The Academy seems to have a universal rejection of the current Administration bordering on what may be possibly abject hatred. The most recent explosion was over the proposed elimination of student visas in light of the Academy's refusal to allow students to return to their respective campuses. I take no position in these debates. Reif, who currently heads MIT, has stated in the NY Times[1]:
In any long-running competition, no one understands your strengths better than your rivals. At a dinner I attended a few years back, Chinese tech leaders contended that China’s most important economic advantage is scale: China’s vast population and market offer a permanent leg up. But they also remarked on America’s persistent advantage in scientific creativity. What gives our country this advantage? Their explanation surprised me. Because the U.S. is heterogeneous, these leaders told me, it draws the best and brightest from all over the world to work and create together. This, they said, was much more difficult for China. This astute observation perfectly captures why forcing foreign students to abandon their studies here would be disastrously self-defeating for America: Precisely at a time of sharp economic rivalries, we are systematically undermining the very strength our competitors envy most. Why is foreign talent so important to the United States? For the same reason the Boston Red Sox don’t limit themselves to players born in Boston: The larger the pool you draw from, the larger the supply of exceptional talent. Moreover, America gains immense creative advantage by educating top domestic students alongside top international students. By challenging, inspiring and stretching one another, they make one another better, just as star players raise a whole team’s level of play.
It is worth deconstructing this paragraph since in my
opinion and in my experience, it reveals the most critical of threats.
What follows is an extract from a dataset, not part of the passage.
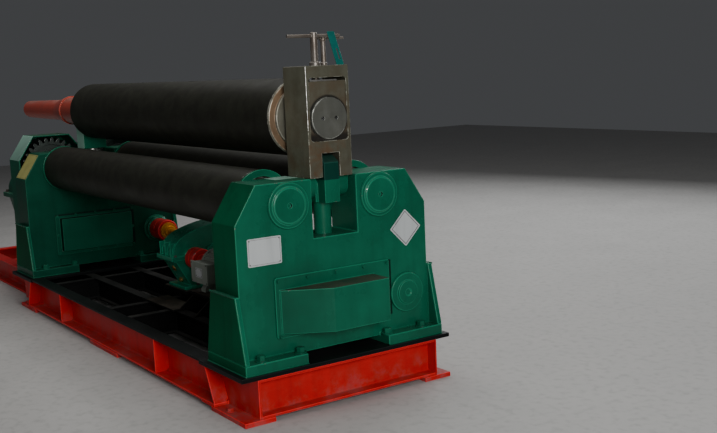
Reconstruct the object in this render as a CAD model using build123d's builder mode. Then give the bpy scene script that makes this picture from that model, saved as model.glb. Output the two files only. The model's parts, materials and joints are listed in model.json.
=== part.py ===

Here we
have Communist Chinese members telling the President of a major US institution,
also involved in significant national security research, that China is better
organized than the US but the US has a more productive education and research
structure. Thus, they send their best students to the US to get trained. This
is so transparent a statement of IP theft as I have ever seen. It also
demonstrates the gross naiveite of the writer in not seeing the obvious threat.
The paragraph presents the following points:
1. Reif gets his input from Communist Chinese Technology
leaders. As one who has dealt with the Russian before and after the fall of
Communism, I am aware that such meetings are all too often intelligence
gathering and propaganda transmittal functions and that one should be highly
suspicious of what is said.
2. The Communist Chinese Technology leaders posited that
Communist China's advantage is scale whereas the US is scientific creativity.
Clearly China has more people but scale as an economic term means the ability
to increase output while decreasing costs. The US has for most of its existence
demonstrated superiority at this.
3. The Communist Chinese Technology leaders extol the US
scientific creativity based upon the US ability to get the best and brightest
from all over the world. Read that as the US facilitates the education,
training and intellectual property transfer of its creativity to those
"students".
Clearly the Communist Chinese have taken every advantage to
use the openness of the US to their gain. Reif seems to miss the very facts he
presents. Namely, China is not just a rival but a well understood adversary.
Its intentions are quite obvious and its ruthless behavior has been
demonstrated over the past seventy years. Tens of millions are dead from the
regime, murdered or perhaps better said, slaughtered. From Mao forward, we see
an oppressive regime. However, over past US administrations, the country seemed
willing to overlook these human transgressions and invite massive numbers of
students to the US, often being supported by taxpayer money, while at the same
time allowing massive amounts of intellectual property to move to Communist
China.
The question we should be asking is; who pays for the
Communist Chinese grad students and post-docs at MIT? The answer is the US
Taxpayer through research grants to faculty to perform research. It is not, for
the most part, that China pays MIT or the US anything, we openly accept the
students and post-docs, fund their research, and then they return to compete or
potentially worse with the US.
Regrettably the above excerpt shows a level of naivety that
is significant and moreover a concern. We should not be concerned about
students from France, Poland, Argentina, India, Japan, or other similar
democratic countries. We should, however, not base one's arguments on advice
garnered from Communist Chinese Technology leaders, or whatever they may really
be. We should, however, be cautious of those who are adversaries.